--- start ---

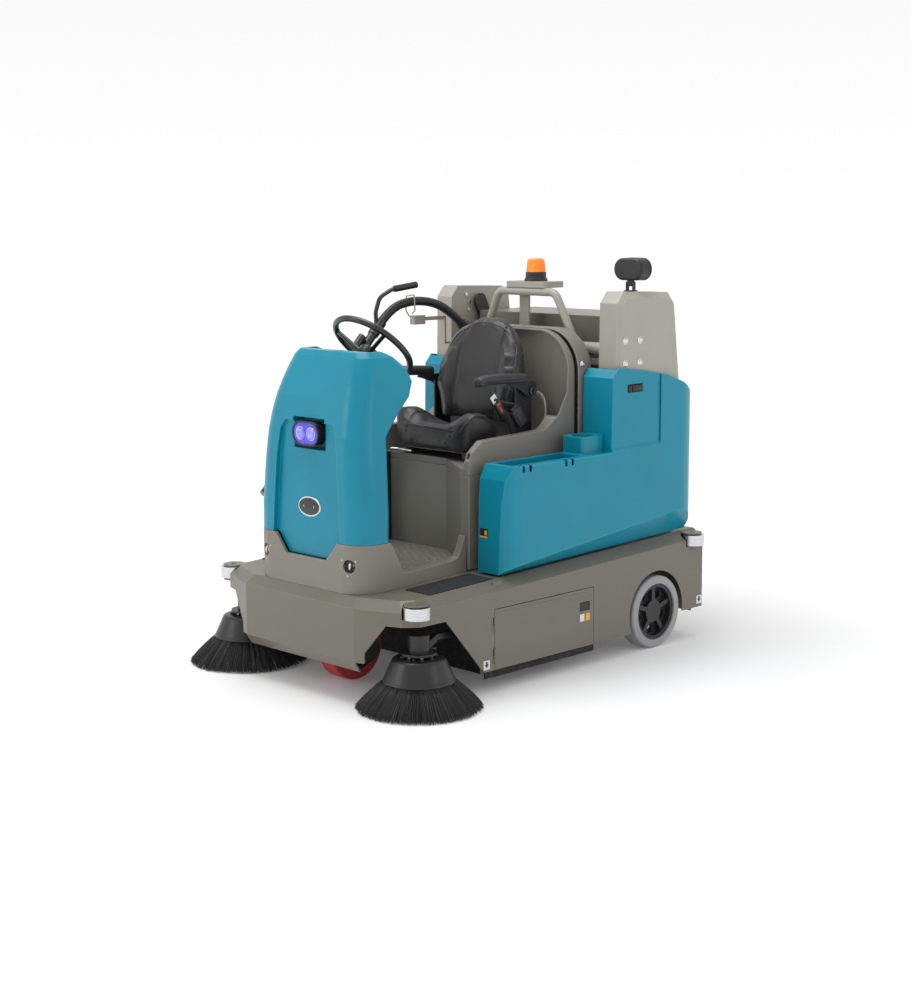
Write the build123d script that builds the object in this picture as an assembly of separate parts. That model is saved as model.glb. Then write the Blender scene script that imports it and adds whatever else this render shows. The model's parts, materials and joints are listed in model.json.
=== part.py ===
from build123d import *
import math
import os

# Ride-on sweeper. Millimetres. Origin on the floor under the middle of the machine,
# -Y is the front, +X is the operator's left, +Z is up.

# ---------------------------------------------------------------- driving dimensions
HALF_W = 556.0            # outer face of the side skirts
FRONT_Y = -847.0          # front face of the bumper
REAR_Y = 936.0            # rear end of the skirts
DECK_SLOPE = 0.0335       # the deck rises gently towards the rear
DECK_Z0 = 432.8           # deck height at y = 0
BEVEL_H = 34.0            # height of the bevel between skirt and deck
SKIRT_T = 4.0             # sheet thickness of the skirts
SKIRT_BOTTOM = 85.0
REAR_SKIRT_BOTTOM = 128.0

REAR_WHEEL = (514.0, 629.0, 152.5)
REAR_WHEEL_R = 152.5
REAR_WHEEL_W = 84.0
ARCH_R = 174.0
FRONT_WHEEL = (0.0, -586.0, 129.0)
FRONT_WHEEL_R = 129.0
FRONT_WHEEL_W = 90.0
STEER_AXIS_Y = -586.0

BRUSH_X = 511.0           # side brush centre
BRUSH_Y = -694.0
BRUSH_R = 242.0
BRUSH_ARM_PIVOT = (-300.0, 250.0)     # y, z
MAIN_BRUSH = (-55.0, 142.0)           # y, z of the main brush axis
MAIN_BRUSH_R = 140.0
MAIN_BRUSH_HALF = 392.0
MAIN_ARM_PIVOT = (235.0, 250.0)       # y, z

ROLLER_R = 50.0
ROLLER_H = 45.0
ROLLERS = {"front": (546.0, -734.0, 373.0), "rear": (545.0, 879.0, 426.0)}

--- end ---

Return the listing above in its exact form.

▸ Solution below
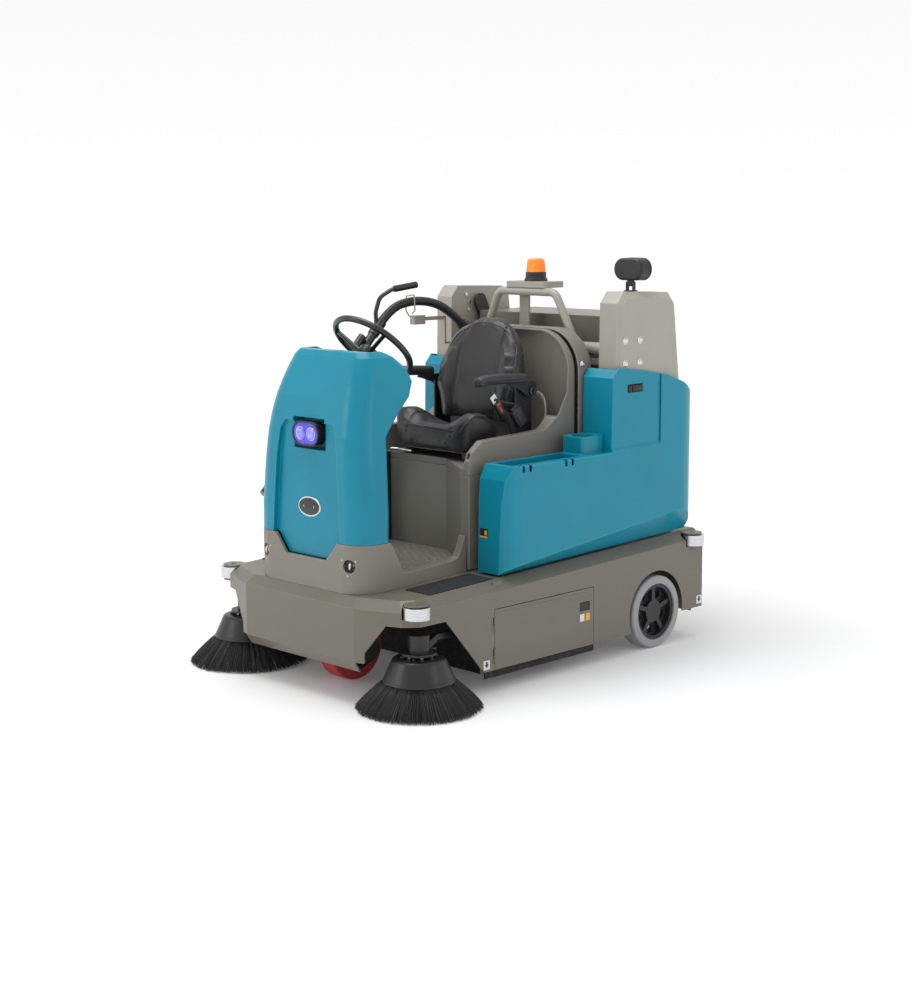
Write the build123d script that builds the object in this picture as an assembly of separate parts. That model is saved as model.glb. Then write the Blender scene script that imports it and adds whatever else this render shows. The model's parts, materials and joints are listed in model.json.
=== part.py ===
from build123d import *
import math
import os

# Ride-on sweeper. Millimetres. Origin on the floor under the middle of the machine,
# -Y is the front, +X is the operator's left, +Z is up.

# ---------------------------------------------------------------- driving dimensions
HALF_W = 556.0            # outer face of the side skirts
FRONT_Y = -847.0          # front face of the bumper
REAR_Y = 936.0            # rear end of the skirts
DECK_SLOPE = 0.0335       # the deck rises gently towards the rear
DECK_Z0 = 432.8           # deck height at y = 0
BEVEL_H = 34.0            # height of the bevel between skirt and deck
SKIRT_T = 4.0             # sheet thickness of the skirts
SKIRT_BOTTOM = 85.0
REAR_SKIRT_BOTTOM = 128.0

REAR_WHEEL = (514.0, 629.0, 152.5)
REAR_WHEEL_R = 152.5
REAR_WHEEL_W = 84.0
ARCH_R = 174.0
FRONT_WHEEL = (0.0, -586.0, 129.0)
FRONT_WHEEL_R = 129.0
FRONT_WHEEL_W = 90.0
STEER_AXIS_Y = -586.0

BRUSH_X = 511.0           # side brush centre
BRUSH_Y = -694.0
BRUSH_R = 242.0
BRUSH_ARM_PIVOT = (-300.0, 250.0)     # y, z
MAIN_BRUSH = (-55.0, 142.0)           # y, z of the main brush axis
MAIN_BRUSH_R = 140.0
MAIN_BRUSH_HALF = 392.0
MAIN_ARM_PIVOT = (235.0, 250.0)       # y, z

ROLLER_R = 50.0
ROLLER_H = 45.0
ROLLERS = {"front": (546.0, -734.0, 373.0), "rear": (545.0, 879.0, 426.0)}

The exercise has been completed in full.